[EM] PR in student government...
David Cary
dcarysysb at yahoo.com
Mon Apr 16 16:35:03 PDT 2007
--- Tim Hull <timhull2 at gmail.com> wrote:
> As a result, I'm looking at proportional representation systems -
> and possibly introducing one as a ballot initiative for next year.
> However, I have experienced great trouble in finding a system that
> people like. Single Transferable Vote seems ideal, but it has the
> drawback of being complex (and, as a result, hard for people to
> comprehend). Party lists are simpler, but they force voters to
> support an entire party - not ideal at all.
Tim,
I see two problems here:
1) Succumbing to the perspective that the complexity of tabulating
votes is or should be a primary point for evaluating an election
method.
2) Believing that STV is difficult for people to understand.

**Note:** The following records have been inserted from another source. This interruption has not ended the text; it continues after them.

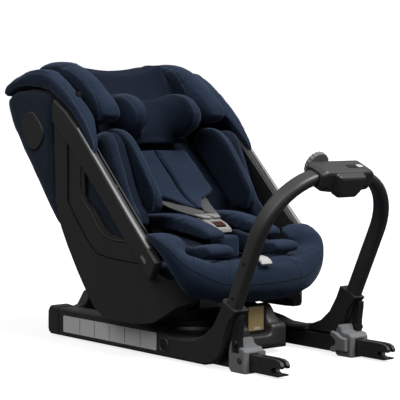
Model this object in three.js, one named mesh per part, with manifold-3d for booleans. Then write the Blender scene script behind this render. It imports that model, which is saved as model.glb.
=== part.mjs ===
// Rotating child car seat on an anchor base, with a rebound bar.
// Millimetres, +Z up. The seat faces -Y, towards the anchor arms and the rebound bar.
// The origin is on the turntable's axis, level with the underside of the base.
// "left" is the seated child's left, +X.
import * as THREE from 'three';
import { mergeVertices } from 'three/addons/utils/BufferGeometryUtils.js';
import Module from 'manifold-3d';

const wasm = await Module();
wasm.setup();

// ---- Driving dimensions ----
const GAP = 0.3; // between pieces that touch
const ARM_X = 140; // the two anchor points are 280 mm apart
const BASE = { front: -157.5, rear: 245, top: 42, halfWidth: 125.5, hubRadius: 42 };
const RAIL = { inner: 128, outer: 172, rear: 246, top: 64, bottom: 4, cap: 41 };
const HOUSING = { front: -213, back: -158, halfWidth: 84, shoulder: 60, top: 98 };
const TABLE = { radius: 116, bottom: 50.3, top: 66, hub: 38 };
const RECLINE_AXIS = { y: -180, z: 340 }; // centre of the curved track that the seat rides on
const TRACK_RADIUS = 268;
const BAR = {
  x: 158.5, // centre of each leg
  foot: { y: -313, z: 126 }, // where each leg leaves its collar
  lean: 0.4375, // radians from upright, towards the front
  rise: 267, // along the legs, from collar to the centre of the arch
  bend: 128,
  thick: 22, // across the arch
  deep: 33, // front to back
  buried: 74, // length of leg inside the collar
};
const SEAT = { coverOuter: 213, coverInner: 199, shell: 198, wall: 4, lobe: 68, strutOuter: 219, back: 217 };
const BACK_ANGLE = THREE.MathUtils.degToRad(44); // of the child's back, from level

const COLORS = {
  plastic: 0x2b2c2e,
  satin: 0x3d3f42,
  grey: 0x9a9b9c,
  steel: 0xb9bcc0,
  navy: 0x27344c,
  mesh: 0x1f2a40,
  trim: 0xb4b6b8,
  buckle: 0xa9a59e,
  red: 0x6e1016,
  tab: 0xd9d8d3,
};

// ---- Shape helpers ----
const X = new THREE.Vector3(1, 0, 0);
const Y = new THREE.Vector3(0, 1, 0);
const Z = new THREE.Vector3(0, 0, 1);
const SIDE_VIEW = new THREE.Matrix4().makeBasis(Y, Z, X); // outline in (y, z), thickness along x
const PLAN_VIEW = new THREE.Matrix4(); // outline in (x, y), thickness along z
const FRONT_VIEW = new THREE.Matrix4().makeBasis(X, Z, Y.clone().negate()); // outline in (x, z)

function polygon(points) {
  return new THREE.Shape(points.map(([u, v]) => new THREE.Vector2(u, v)));
}

function smooth(points, count = 28) {
  const curve = new THREE.CatmullRomCurve3(points.map(([u, v]) => new THREE.Vector3(u, v, 0)), true);
  const ring = curve.getSpacedPoints(count).slice(0, count);
  return new THREE.Shape(ring.map((p) => new THREE.Vector2(p.x, p.y)));
}

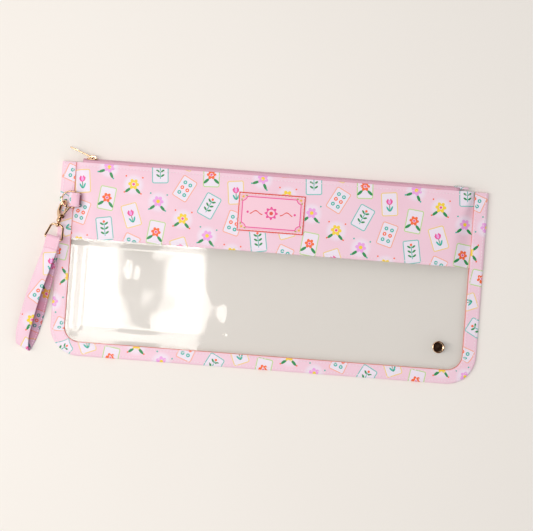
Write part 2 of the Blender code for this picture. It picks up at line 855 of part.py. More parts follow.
def swivel_eye(carrier, material):
    """The frame that holds the strap, with a boss round the post."""
    top = boss_start + boss_length / 2
    bar = eye_bar_reach
    narrow = eye_half_width - eye_top_corner / 2
    loop = arc((top + eye_top_corner, narrow - eye_top_corner), eye_top_corner, math.pi / 2, math.pi, 4)
    loop = loop[::-1]
    loop = [(x, -y) for x, y in loop]
    corner = (bar - eye_bar_corner, -eye_half_width + eye_bar_corner)
    low = arc(corner, eye_bar_corner, -math.pi / 2, 0, 4)
    half_loop = loop + low
    centres = half_loop + [(x, -y) for x, y in reversed(half_loop)]
    widths = [eye_wire] * len(centres)
    rings = oval_bar(centres, widths, widths, wire_steps, closed=True)
    eye = piece("swivel_eye", *skin(rings, closed=True), material, carrier)
    boss_end = boss_start + boss_length
    edge = eye_wire / 3
    boss = [(0, boss_start), (boss_radius - edge, boss_start), (boss_radius, boss_start + edge)]
    boss += [(boss_radius, boss_end - edge), (boss_radius - edge, boss_end), (0, boss_end)]
    combine(eye, "UNION", "boss_shape", turned(boss, barrel_steps))
    bore = post_radius + turn_clear
    ends = (boss_start - boss_length, boss_end + boss_length)
    hole = [(0, ends[0]), (bore, ends[0]), (bore, ends[1]), (0, ends[1])]
    combine(eye, "DIFFERENCE", "post_bore", turned(hole, barrel_steps))


def wrist_strap(carrier, bar_height, material):
    """One strip sewn into a loop round the eye's bar, its two layers bowed apart."""
    thick = strap_thickness
    half_neck = strap_thickness
    length = strap_length

    def lower_side(s):
        fallen = min(along_table(strap_fall, s / length), 1.0)
        return -half_neck - (bar_height - half_neck) * fallen

    def parting(s):
        return max(strap_opening * along_table(strap_parting, s / length), 0)

    stations = [strap_seam + (length - strap_opening - strap_seam) * step / strap_steps
                for step in range(strap_steps + 1)]
    inner = strap_clear + eye_wire
    outer = inner + thick
    fold_s = stations[-1]
    fold_gap = parting(fold_s)
    fold_z = lower_side(fold_s) + thick + fold_gap / 2
    outline = arc((0, 0), outer, math.radians(60), math.radians(300), 12)
    outline += [(strap_neck, -half_neck)]
    outline += [(s, lower_side(s)) for s in stations[:-1]]
    outline += arc((fold_s, fold_z), fold_gap / 2 + thick, -math.pi / 2, math.pi / 2, strap_fold_steps)
    top = [(s, lower_side(s) + 2 * thick + parting(s)) for s in stations]
    outline += top[-2:0:-1]
    outline += [(strap_seam, lower_side(strap_seam) + 2 * thick)]
    outline += [(strap_seam - strap_flap, lower_side(strap_seam) + 2 * thick + strap_flap)]
    outline += [(strap_neck, half_neck + strap_flap)]
    bar_hole = arc((0, 0), inner, 0, math.tau, 16)[:-1]
    wrist_hole = [(strap_seam + thick, lower_side(strap_seam + thick) + thick)]
    wrist_hole += [(s, lower_side(s) + thick) for s in stations[2:-1]]
    wrist_hole += arc((fold_s, fold_z), fold_gap / 2, -math.pi / 2, math.pi / 2, strap_fold_steps)
    wrist_hole += [(s, lower_side(s) + thick + parting(s)) for s in stations[-2:1:-1]]
    flat, faces = prism(outline, -1, 1, [bar_hole, wrist_hole])
    points = []
    for s, z, side in flat:
        share = s / length
        middle = lower_side(s) + thick + parting(s) / 2
        upper = smooth((z - middle) / (thick + parting(s)) + 0.5) if s > 0 else 0.5
        drift = along_table(lower_drift, max(share, 0))
        drift += (along_table(upper_drift, max(share, 0)) - drift) * upper
        slant = side * strap_width / 2 * strap_fold_slant * smooth(4 * share - 3)
        points.append((s + slant, side * strap_width / 2 + drift * strap_width, z))
    piece("wrist_strap", points, faces, material, carrier)


def stud(window, material):
    """The stud's cap and post through the window, and the washer behind it."""
    y = bottom_y + stud_above_bottom
    top = front_window_z(stud_x, y) + window_thickness
    frame = frame_at(Vector((stud_x, y, top + seam_gap)), Vector((0, 0, 1)), Vector((1, 0, 0)))
    washer_top = -seam_gap * 2 - window_thickness
    washer_low = washer_top - stud_washer_thickness
    radius = stud_post_radius
    profile = [(0, washer_low), (radius, washer_low), (radius, 0), (stud_radius, 0)]
    profile += [(stud_radius, stud_height - stud_dish), (stud_radius - stud_dish, stud_height)]
    profile += [(stud_radius - stud_rim, stud_height)]
    profile += [(stud_radius - stud_rim - stud_dish, stud_height - stud_dish)]
    profile += [(0, stud_height - stud_dish)]
    cap = piece("stud_cap", *turned(profile, stud_steps), material)
    cap.matrix_basis = frame
    hole = radius + stud_hole_clear
    ring = [(hole, washer_low), (stud_washer_radius, washer_low)]
    ring += [(stud_washer_radius, washer_top), (hole, washer_top)]
    washer = piece("stud_washer", *turned(ring, stud_steps), material)
    washer.matrix_basis = frame
    cutter = [(0, washer_low), (hole, washer_low), (hole, stud_height), (0, stud_height)]
    combine(window, "DIFFERENCE", "stud_hole", turned(cutter, wire_steps * 2), frame)


def build():
    clear_scene()
    vinyl = surface("clear_vinyl", (0.93, 0.91, 0.87), 0.12, 0.0, 0.25)
    print_pink = surface("printed_pink_vinyl", (0.93, 0.60, 0.72), 0.45, 0.0)
    label = surface("label_vinyl", (0.95, 0.66, 0.76), 0.4, 0.0)
    rose_tape = surface("rose_zip_tape", (0.62, 0.30, 0.42), 0.85, 0.0)
    teeth = surface("rose_zip_teeth", (0.55, 0.26, 0.36), 0.45, 0.0)
    gold = surface("polished_gold", (0.83, 0.60, 0.32), 0.18, 1.0)

    panel("back_band", band_rows(), back_band_z, band_thickness, print_pink)
    panel("back_window", window_rows(), back_window_z, window_thickness, vinyl)
    front_window = panel("front_window", window_rows(), front_window_z, window_thickness, vinyl)
    panel("front_band", band_rows(), front_band_z, band_thickness, print_pink)
    edge_binding(print_pink)
    label_patch(label)
    stud(front_window, gold)

    for word, side in (("front", 1), ("back", -1)):
        zip_tape(f"zipper_tape_{word}", side, rose_tape)
        teeth_row(f"zipper_teeth_{word}", side, teeth)
    stop_x = chain_start - seam_gap - stop_length
    zip_stop("zipper_top_stop_front", stop_x, stop_length, -stop_outer, -stop_inner, teeth)
    zip_stop("zipper_top_stop_back", stop_x, stop_length, stop_inner, stop_outer, teeth)
    bottom_x = chain_start + chain_length + seam_gap
    zip_stop("zipper_bottom_stop", bottom_x, bottom_stop_length, -stop_outer, stop_outer, teeth)
    zip_end_tab(print_pink)

    slider_carrier = pivot("slider_carrier", zip_frame(slider_x))
    zip_slider(slider_carrier, gold)
    hinge = Matrix.Translation((0, 0, pull_height)) @ Matrix.Rotation(pull_lean, 4, "Y")
    zip_pull(pivot("pull_pivot", hinge, slider_carrier), gold)

    tab_loop(print_pink)
    ring_frame = tab_frame() @ Matrix.Rotation(ring_tilt, 4, "Y")
    ring_pivot = pivot("ring_pivot", ring_frame)
    tab_ring(ring_pivot, gold)
    clasp_place = clasp_frame(ring_frame)
    clasp_pivot = pivot("clasp_pivot", ring_frame.inverted() @ clasp_place, ring_pivot)
    tilt = Matrix.Rotation(clasp_tilt, 4, "X")
    hook_carrier = pivot("hook_carrier", tilt, clasp_pivot)
    clasp_body(hook_carrier, gold)
    gate_pin(hook_carrier, gold)
    gate_spring(hook_carrier, gold)
    gate_place = Matrix.Translation((gate_pivot_reach, gate_pivot_side, 0))
    clasp_gate(pivot("gate_pivot", gate_place, hook_carrier), gold)

    eye_pivot = pivot("eye_pivot", Matrix(), clasp_pivot)
    swivel_post(eye_pivot, gold)
    swivel_eye(eye_pivot, gold)
    bar = clasp_place @ Vector((eye_bar_reach, 0, 0))
    level = frame_at(bar, Vector((clasp_place.col[0].x, clasp_place.col[0].y, 0)), clasp_place.col[1].xyz)
    strap_pivot = pivot("strap_pivot", clasp_place.inverted() @ level, eye_pivot)
    wrist_strap(strap_pivot, bar.z, print_pink)


build()
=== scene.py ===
import math

import bmesh
import bpy
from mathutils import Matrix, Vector, noise


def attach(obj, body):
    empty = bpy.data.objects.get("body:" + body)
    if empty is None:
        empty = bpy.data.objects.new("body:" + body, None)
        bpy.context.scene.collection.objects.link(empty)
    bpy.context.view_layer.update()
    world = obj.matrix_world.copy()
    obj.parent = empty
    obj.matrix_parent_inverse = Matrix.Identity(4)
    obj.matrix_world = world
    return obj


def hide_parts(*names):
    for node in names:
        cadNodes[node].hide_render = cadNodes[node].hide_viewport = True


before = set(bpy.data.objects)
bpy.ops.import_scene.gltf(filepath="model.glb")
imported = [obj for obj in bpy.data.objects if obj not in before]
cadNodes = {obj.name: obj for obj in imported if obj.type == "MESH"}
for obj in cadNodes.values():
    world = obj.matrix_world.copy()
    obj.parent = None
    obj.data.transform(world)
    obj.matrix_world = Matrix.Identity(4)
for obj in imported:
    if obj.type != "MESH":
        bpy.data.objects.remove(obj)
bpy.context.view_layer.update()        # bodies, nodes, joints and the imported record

mm = 0.001


# Small helpers

def toLinear(hexCode, alpha=1.0):
    channels = [int(hexCode[at:at + 2], 16) / 255 for at in (1, 3, 5)]
    linear = [c / 12.92 if c <= 0.04045 else ((c + 0.055) / 1.055) ** 2.4 for c in channels]
    return (*linear, alpha)


sumsMade = {}


def addNode(tree, kind, inputs=None, **settings):
    # an input is a value, a socket, or a sum such as ("ADD", socket, 1.0), which gets its own node once
    node = tree.nodes.new(kind)
    for key, value in settings.items():
        setattr(node, key, value)
    for key, value in (inputs or {}).items():
        if isinstance(value, tuple) and isinstance(value[0], str):
            if value not in sumsMade:
                terms = dict(enumerate(value[1:]))
                sumsMade[value] = addNode(tree, "ShaderNodeMath", terms, operation=value[0]).outputs[0]
            value = sumsMade[value]
        if isinstance(value, bpy.types.NodeSocket):
            tree.links.new(value, node.inputs[key])
        else:
            node.inputs[key].default_value = value
    return node


def paint(tree, under, mask, over):
    # one colour laid over another, as far as the mask says
    under, over = (toLinear(colour) if isinstance(colour, str) else colour for colour in (under, over))
    return addNode(tree, "ShaderNodeMix", {0: mask, 6: under, 7: over}, data_type="RGBA").outputs[2]


def smoothStep(value):
    value = min(max(value, 0.0), 1.0)
    return value * value * (3 - 2 * value)


def ripple(x, y, size, seed):
    return noise.noise(Vector((x / size, y / size, seed)))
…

Focus on current problems and the benefits of change. Focus on the
big picture, the failures of flawed student governance. What are the
problems on campus that resonate with students? That is where the
gold mine of persuasion lies.
It should be easy enough to find problems with party dominated
politics, even more so with single-party dominated politics. Borda
election methods are clearly implicated. For example, Borda methods
disproprotionately reward having similar candidates run.
I'm guessing that unlike twenty or thirty years ago, student votes
are being tabulated by computer now and that students may even be
vote electronically. On this scale, the logistical benefits of using
Borda, as a summable method, never outweighed its flaws, and with
current technologies, the logistical benefits simply evaporate.
When they need it, give people an appropriately tailored explanation
of STV. The general rule is to keep it simple and short, especially
at first. In that regard, voting experts sometimes give the worst
explanations. When someone wants a drink, don't give them a
firehose. It doesn't work.
When you talk about features of STV, always relate them back to the
problems of the current system and the benefits of making a change.
STV can be explained to just about anyone in 2 minutes or less.
Whether it is a 12 year-old student or someone with a Ph.D., after
two minutes, they can walk away with an understanding of key points
about not only why it is good, but how it is done. Much of that can
be packaged into even shorter messages.
You do have some advantages. Students already have experience voting
with ranked ballots. Students also aren't committed to the current
system simply because it is the way it has always been done or
because they think it is the only way there is to do elections.
The real challenge is developing a message that will convince the
beneficiaries of the current system that they should support making a
change. Some changes may just have to start at a grassroots level.